Comme l’explique si bien Jean Baril dans le Guide citoyen du droit québécois de l’environnement, « si ce jugement était maintenu, ces entreprises pourraient agrandir leurs installations, polluer de façon accrue le territoire du Québec et mettre en jeu la santé et la sécurité des citoyens sans égard aux lois environnementales dont se sont collectivement dotés les Québécoises et les Québécois. »

Reconnaissant que ce jugement pourrait avoir des conséquences néfastes sur la capacité du Québec et de ses municipalités à protéger l’environnement contre la pollution produite par des entreprises de juridiction fédérale, le Centre québécois du droit de l’environnement (CQDE), conjointement avec Nature Québec, a décidé de déposer un mémoire afin de demander à la Cour d’appel du Québec d’intervenir dans ce dossier et de défendre les compétences environnementales du Québec.

Malheureusement, le jugement de la cour d’appel de septembre 2019 allait confirmer la position d’IMTT et de l’Administration portuaire de Québec, mais plusieurs avaient déjà prédit que cette affaire se rendrait probablement jusqu’en Cour suprême. Les environnementalistes n’allaient pas baisser les bras et ils ont continué de se battre pour le bien-être de la collectivité québécoise. Le 16 avril dernier, en rejetant la demande d'autorisation déposée par la Procureure générale du Québec d'interjeter appel à la Cour suprême, la décision de la Cour d'appel était donc maintenue et confirmait une fois de plus la préséance du fédéral sur nos lois, celles qui tendent à protéger notre environnement, notre territoire, notre santé.

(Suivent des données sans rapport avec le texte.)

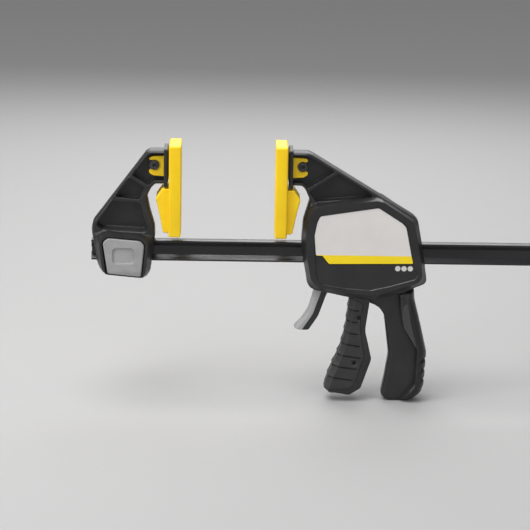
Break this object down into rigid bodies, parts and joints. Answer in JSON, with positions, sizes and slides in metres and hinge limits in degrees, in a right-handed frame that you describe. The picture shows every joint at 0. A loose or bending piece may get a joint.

Pour citer une fois de plus Jean Baril, « ce jugement pourrait devenir la ‘recette’ fédérale pour écarter les lois québécoises incommodant les activités des entreprises sous sa juridiction. Au-delà des zones portuaires, ce raisonnement pourrait aussi s’appliquer à la pollution causée par d’autres entreprises de transport maritime, ferroviaire et aérien sur le territoire du Québec.»

Ce dangereux jugement ne fait qu’ajouter à mon pessimisme. Après la pandémie, il nous faudra reprendre notre destin en main, car la collectivité québécoise ne cesse de se faire déposséder.